GIVEN MATERIAL >>
>> Start
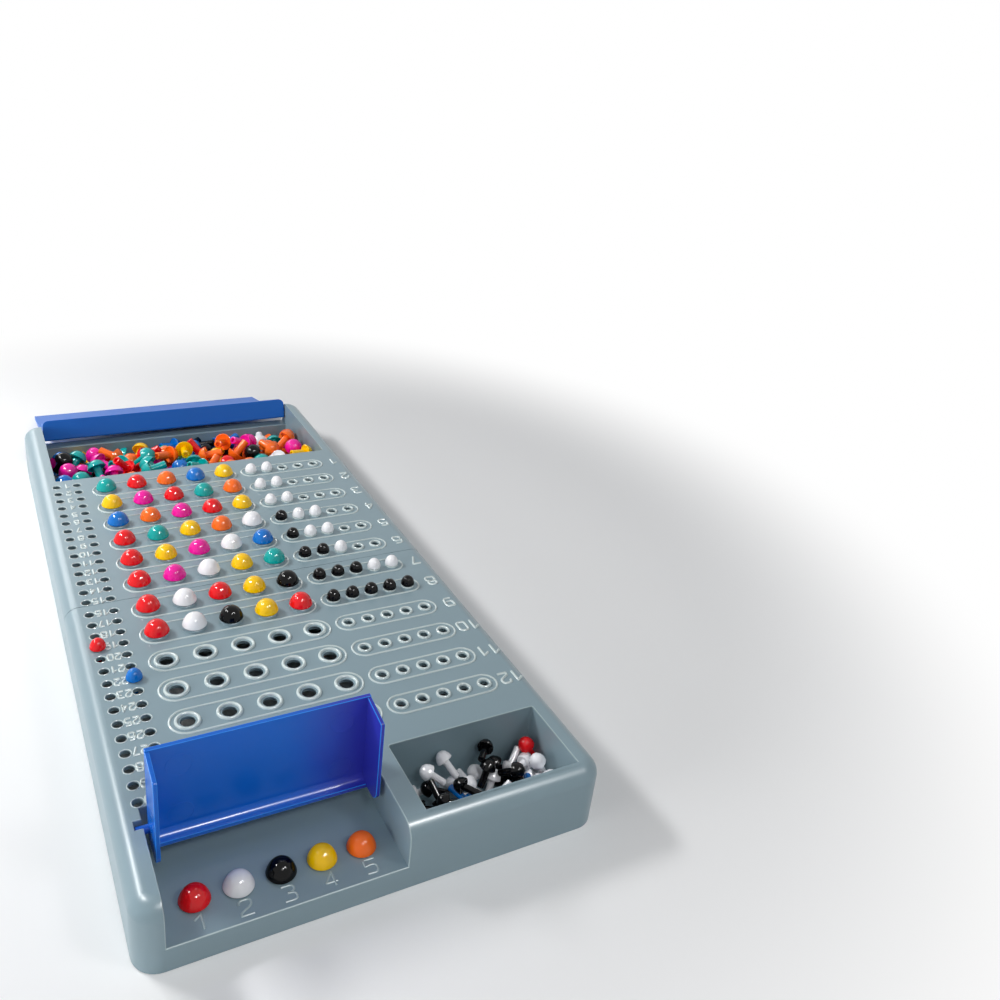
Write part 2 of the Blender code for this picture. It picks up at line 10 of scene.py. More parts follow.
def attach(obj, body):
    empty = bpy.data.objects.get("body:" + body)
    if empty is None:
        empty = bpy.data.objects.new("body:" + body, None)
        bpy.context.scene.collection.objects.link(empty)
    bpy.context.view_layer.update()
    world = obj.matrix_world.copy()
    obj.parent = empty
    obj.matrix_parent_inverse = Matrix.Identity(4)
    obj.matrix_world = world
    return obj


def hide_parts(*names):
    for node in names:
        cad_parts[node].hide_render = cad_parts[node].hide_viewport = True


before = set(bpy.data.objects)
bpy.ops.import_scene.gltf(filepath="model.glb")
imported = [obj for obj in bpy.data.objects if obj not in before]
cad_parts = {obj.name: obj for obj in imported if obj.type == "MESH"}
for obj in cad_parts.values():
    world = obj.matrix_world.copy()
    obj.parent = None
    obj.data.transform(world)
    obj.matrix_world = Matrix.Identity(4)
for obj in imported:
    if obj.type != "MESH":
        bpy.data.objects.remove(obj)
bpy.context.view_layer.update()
>> End
THE PROBLEM >> Please restate the whole listing word for word.

WRITTEN RESPONSE >>
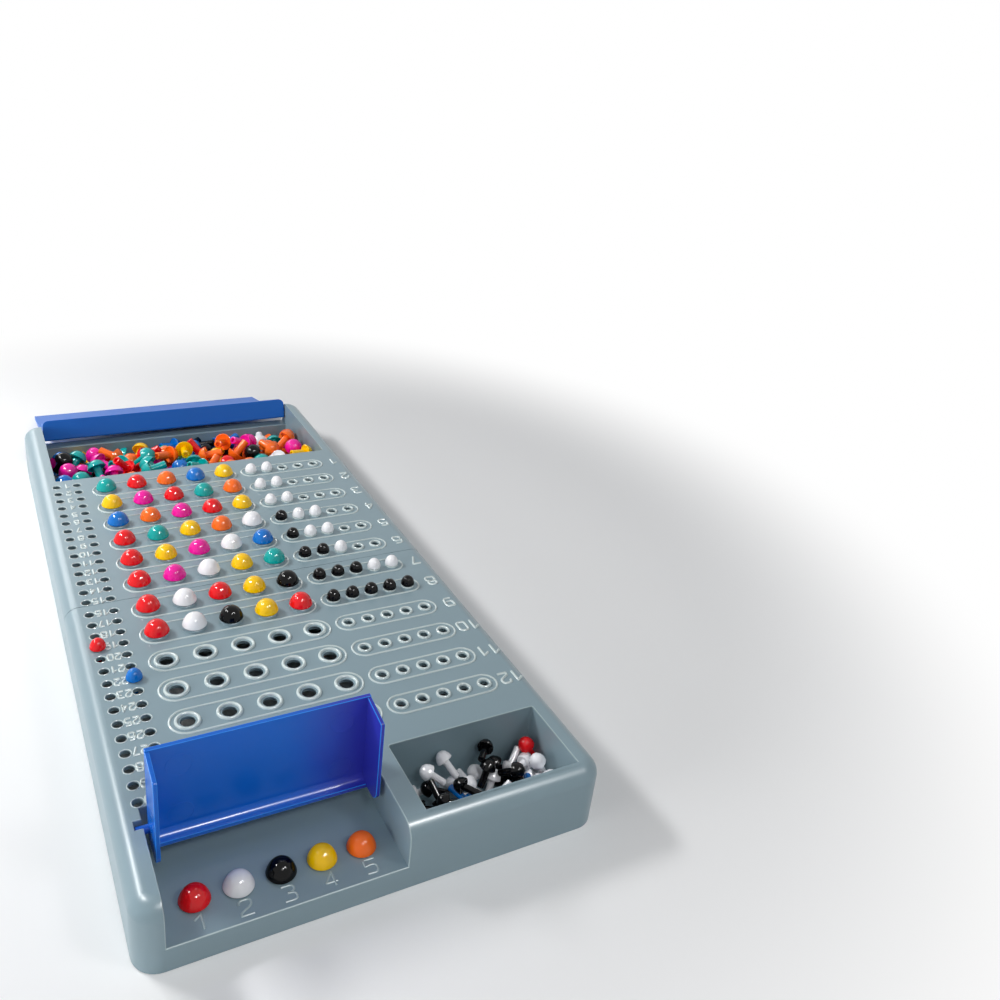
Write part 2 of the Blender code for this picture. It picks up at line 10 of scene.py. More parts follow.
def attach(obj, body):
    empty = bpy.data.objects.get("body:" + body)
    if empty is None:
        empty = bpy.data.objects.new("body:" + body, None)
        bpy.context.scene.collection.objects.link(empty)
    bpy.context.view_layer.update()
    world = obj.matrix_world.copy()
    obj.parent = empty
    obj.matrix_parent_inverse = Matrix.Identity(4)
    obj.matrix_world = world
    return obj


def hide_parts(*names):
    for node in names:
        cad_parts[node].hide_render = cad_parts[node].hide_viewport = True


before = set(bpy.data.objects)
bpy.ops.import_scene.gltf(filepath="model.glb")
imported = [obj for obj in bpy.data.objects if obj not in before]
cad_parts = {obj.name: obj for obj in imported if obj.type == "MESH"}
for obj in cad_parts.values():
    world = obj.matrix_world.copy()
    obj.parent = None
    obj.data.transform(world)
    obj.matrix_world = Matrix.Identity(4)
for obj in imported:
    if obj.type != "MESH":
        bpy.data.objects.remove(obj)
bpy.context.view_layer.update()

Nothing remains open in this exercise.